The grey February skies don't cover the promise of a brighter earth beneath them, it seems. My gloomy Sunday morning cup of tea was accompanied by Eddie Reader on Radio Four telling the world how supportive and generous John Dankworth was as a musician, her articulate sadness heralding the news of his passing. The trumpeter Guy Barker was delivering a similar eulogy this morning on the Today programme. These people played with Dankworth, shared his enthusiasm for jazz and performance and now feel his loss as keenly as the millions of ordinary folks who were fans of his music, holding him in great affection in his role as musician, band leader and patriarch of a flourishing jazz dynasty.
The ordinary folks turned out in their droves a couple of years ago when Dankworth and his wife, Dame Cleo Laine, were given the accolade of headlining a concert in the Proms season at the Royal Albert Hall. It was something of an eightieth birthday celebration for them both. A jazz prom with two such legends was more than I could resist, so I attended. The place was packed with an interesting crowd of relaxed retirees for whom Dankworth and Laine provided the soundtrack to youthful escapades. At the pre-prom talk the crowd listened politely to Radio Three's Geoffrey Smith talk about Dankworth's recording career, but they saved their real applause for the great man himself as he casually strolled into the hall. The chipboard BBC table and cheap plastic chairs on stage suddenly seemed to morph into the comfortable leather of a gentleman's club, with the venerable jazzman chatting with affable ease about Dizzy Gillespie and Duke Ellington as if they were simply men at the local corner shop who we'd all met - old, respected friends and colleagues from way back whom everyone must surely have had the chance to play with.
At the concert itself the atmosphere was extraordinary. Dankworth led the orchestra through a selection of his own compositions and jazz standards. People tend to think of jazz as being a rambling, free-form sort of music, but in this case Dankworth's leadership was a model of concentration and precision. He ensured that each soloist had their turn in the spotlight and yet that the ensemble always combined with the most powerful effect. Alternating between playing clarinet and sax himself, he displayed the hunched-over absorption of the reedsman, but never lost that crucial awareness of his fellow musicians. He was an elderly many then but he was still fleet of finger and keen of ear, never missing a beat or a note and still being able to clearly communicate his own personality through whatever he was playing.

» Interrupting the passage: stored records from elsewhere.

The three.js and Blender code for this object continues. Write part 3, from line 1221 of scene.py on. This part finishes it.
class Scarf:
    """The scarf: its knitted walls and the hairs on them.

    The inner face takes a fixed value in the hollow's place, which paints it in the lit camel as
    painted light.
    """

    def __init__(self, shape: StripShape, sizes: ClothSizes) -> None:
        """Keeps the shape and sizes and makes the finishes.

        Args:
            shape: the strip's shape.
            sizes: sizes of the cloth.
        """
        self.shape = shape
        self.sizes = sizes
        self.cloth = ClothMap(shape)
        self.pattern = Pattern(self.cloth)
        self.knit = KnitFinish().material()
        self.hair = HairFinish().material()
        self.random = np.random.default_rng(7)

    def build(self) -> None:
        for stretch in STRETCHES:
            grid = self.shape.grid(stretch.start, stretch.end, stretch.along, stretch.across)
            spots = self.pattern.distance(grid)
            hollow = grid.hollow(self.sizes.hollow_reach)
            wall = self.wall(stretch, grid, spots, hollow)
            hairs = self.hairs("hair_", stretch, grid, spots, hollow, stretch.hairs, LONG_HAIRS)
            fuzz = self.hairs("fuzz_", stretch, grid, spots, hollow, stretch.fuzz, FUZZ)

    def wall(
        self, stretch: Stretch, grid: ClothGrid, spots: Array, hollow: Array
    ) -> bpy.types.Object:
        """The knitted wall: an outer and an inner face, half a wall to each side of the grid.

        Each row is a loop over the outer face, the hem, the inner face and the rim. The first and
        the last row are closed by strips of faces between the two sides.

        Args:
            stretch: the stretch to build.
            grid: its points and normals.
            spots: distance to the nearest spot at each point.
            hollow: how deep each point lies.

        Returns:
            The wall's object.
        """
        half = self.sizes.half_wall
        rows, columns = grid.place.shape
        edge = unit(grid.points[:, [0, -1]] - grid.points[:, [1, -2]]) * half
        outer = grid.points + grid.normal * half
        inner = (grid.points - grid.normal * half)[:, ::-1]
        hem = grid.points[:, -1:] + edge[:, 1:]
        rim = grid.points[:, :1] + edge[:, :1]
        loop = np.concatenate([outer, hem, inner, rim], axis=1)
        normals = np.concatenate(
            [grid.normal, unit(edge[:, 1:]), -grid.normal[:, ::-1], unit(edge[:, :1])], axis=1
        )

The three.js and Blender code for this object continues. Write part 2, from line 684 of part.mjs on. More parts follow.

Dankworth had a quiet style of showmanship, confident and assured without a hint of ego. When he introduced his wife he was clearly proud that this formidable force of nature, this melodic vocal hurricane, was his partner in music and in life. Dame Cleo had recently had some surgery and was assisted by a walking cane, but happily bantered away with her husband. Her singing voice was certainly unaffected. The marital dynamic between them was almost as entertaining as the musical performance. Entering their eighth decade, their strong personalities were undiminished and it was easy to see how they sparked off each other in happy creative abrasiveness. They performed an encore of "Take the A Train" that was impossible to forget, speedy and deft, tripping between lyric and melody easily but powerfully and completely overflowing with an energy that would put many younger performers to shame. In the heat of the summer prom hall, it was a joyful blast of pure cool. The audience went wild.
Now in February's wrong kind of cool, we feel the chill of fate parting this great jazz couple. John Dankworth died, but within hours Dame Cleo and her children found solace on stage, performing and no doubt letting the music take them over, gaining strength from turning in a performance worthy of the man who was sadly unable to join them that evening. And that's where the sunlight starts to peep through the clouds a little. To say that we will not see the like of John Dankworth again is to give in to unfounded pessimism. The baton has been passed, the music still carries on. As Eddie Reader said, we should all open up our windows and play John Dankworth's music loud out into the streets for everyone to hear. The guy was a legend and he left an incredible legacy of music behind him. Just because he had to saunter off stage, it doesn't mean that the music has to stop too.